The third best practice is implementing multi-stage retrieval strategies. Single retrieval methods often struggle to balance recall and precision. Multi-stage retrieval strategies first use high-recall methods (like BM25 or lightweight vector retrieval) to obtain candidate sets, then use more precise but computationally expensive methods (like cross-encoders) for re-ranking. This strategy can maintain high recall while improving retrieval precision, particularly suitable for handling large-scale corpora.
The fourth best practice is optimizing prompt engineering. In RAG systems, how prompts are constructed directly affects the quality of generated content. Effective prompts should clearly guide the model on how to use retrieved information, including how to evaluate information relevance, handle contradictory information, and acknowledge uncertainty when insufficient information is available. Additionally, prompts should include clear instructions requiring the model to cite sources and avoid fabricating information.

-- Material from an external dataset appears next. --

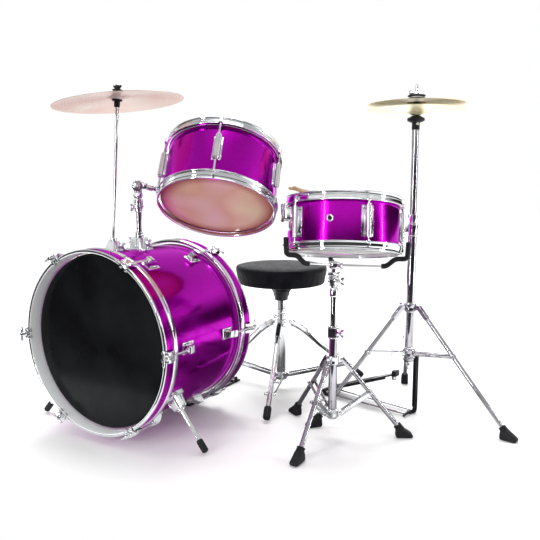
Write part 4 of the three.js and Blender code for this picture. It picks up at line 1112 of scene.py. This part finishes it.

The fifth best practice is establishing comprehensive evaluation frameworks. RAG system evaluation should not be limited to traditional information retrieval metrics (like precision and recall) but should also include generated content quality evaluation. It's recommended to adopt multi-dimensional evaluation frameworks including relevance, accuracy, completeness, consistency, and usefulness. Additionally, regular manual evaluation and user feedback collection are indispensable components that can help discover issues that automatic evaluation might miss.
Implementing these best practices requires time and resource investment, but in the long run, they will significantly improve RAG system performance and user satisfaction. As technology continues to evolve, these practices will also continue to evolve. It's recommended to stay updated with the latest research and tools in the field and continuously optimize your RAG systems.